Kebijakan bahasa yang diterapkan oleh pemerintah Malaysia mendukung pengembangan dan pelestarian Bahasa Malaysia. Dewan Bahasa dan Pustaka (DBP) serta institusi-institusi lainnya bertanggung jawab untuk menetapkan standar bahasa, mengembangkan kosa kata baru, dan memastikan bahwa bahasa tetap dinamis dan adaptif terhadap perubahan sosial dan teknologi.
Zaman/Era | Perkembangan Utama |
---|---|
2000 SM | Asal-usul Bahasa Melayu dari rumpun Austronesia |
Abad ke-7 hingga ke-13 M | Bahasa Melayu Kuno berkembang sebagai bahasa perdagangan |
Abad ke-14 hingga ke-18 | Bahasa Melayu Klasik dipengaruhi oleh Islam dan bahasa Arab |
Abad ke-16 hingga ke-19 | Pengaruh penjajahan Portugis, Belanda, dan Inggris terhadap bahasa |
1957 | Bahasa Melayu diangkat menjadi Bahasa Malaysia sebagai bahasa resmi negara |
1972 | Penyatuan ortografi antara Malaysia dan Indonesia |
Abad ke-21 | Era Digital dan Globalisasi membawa pengaruh kosakata baru |
Evolusi Bahasa Malaysia mencerminkan perjalanan panjang yang dipengaruhi oleh berbagai faktor sejarah, budaya, politik, dan teknologi. Dari asal-usulnya yang sederhana sebagai bahasa perdagangan di kepulauan Austronesia hingga peranannya sebagai bahasa resmi di negara modern, Bahasa Malaysia terus berkembang dan beradaptasi dengan perubahan zaman. Pengaruh agama, penjajahan, dan globalisasi telah memperkaya kosakata dan struktur bahasa, sementara upaya standardisasi dan modernisasi oleh institusi resmi memastikan bahasa tetap relevan dan dinamis.
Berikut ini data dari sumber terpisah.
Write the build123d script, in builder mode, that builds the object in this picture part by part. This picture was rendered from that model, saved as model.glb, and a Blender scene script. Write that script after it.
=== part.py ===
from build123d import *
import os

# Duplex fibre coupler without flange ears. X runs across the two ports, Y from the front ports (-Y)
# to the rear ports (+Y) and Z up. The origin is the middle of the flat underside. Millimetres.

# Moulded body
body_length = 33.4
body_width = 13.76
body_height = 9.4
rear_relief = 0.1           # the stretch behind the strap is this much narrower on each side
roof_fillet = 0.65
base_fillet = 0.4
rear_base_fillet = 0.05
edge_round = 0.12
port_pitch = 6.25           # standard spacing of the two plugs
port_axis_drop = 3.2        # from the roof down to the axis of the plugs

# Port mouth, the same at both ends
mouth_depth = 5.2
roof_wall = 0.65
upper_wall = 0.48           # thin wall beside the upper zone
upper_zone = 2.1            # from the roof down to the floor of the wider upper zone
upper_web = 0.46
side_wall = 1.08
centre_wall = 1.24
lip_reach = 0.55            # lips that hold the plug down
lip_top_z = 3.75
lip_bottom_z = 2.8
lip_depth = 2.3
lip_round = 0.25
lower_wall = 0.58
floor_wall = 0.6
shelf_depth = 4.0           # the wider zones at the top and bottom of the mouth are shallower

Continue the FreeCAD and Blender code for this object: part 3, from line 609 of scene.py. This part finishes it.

Dalam era digital, Bahasa Malaysia menghadapi tantangan baru tetapi juga peluang untuk berkembang lebih maju melalui teknologi dan media sosial. Sebagai simbol identitas nasional, Bahasa Malaysia tidak hanya sebagai alat komunikasi tetapi juga sebagai warisan budaya yang harus terus dipelihara dan dikembangkan untuk generasi mendatang.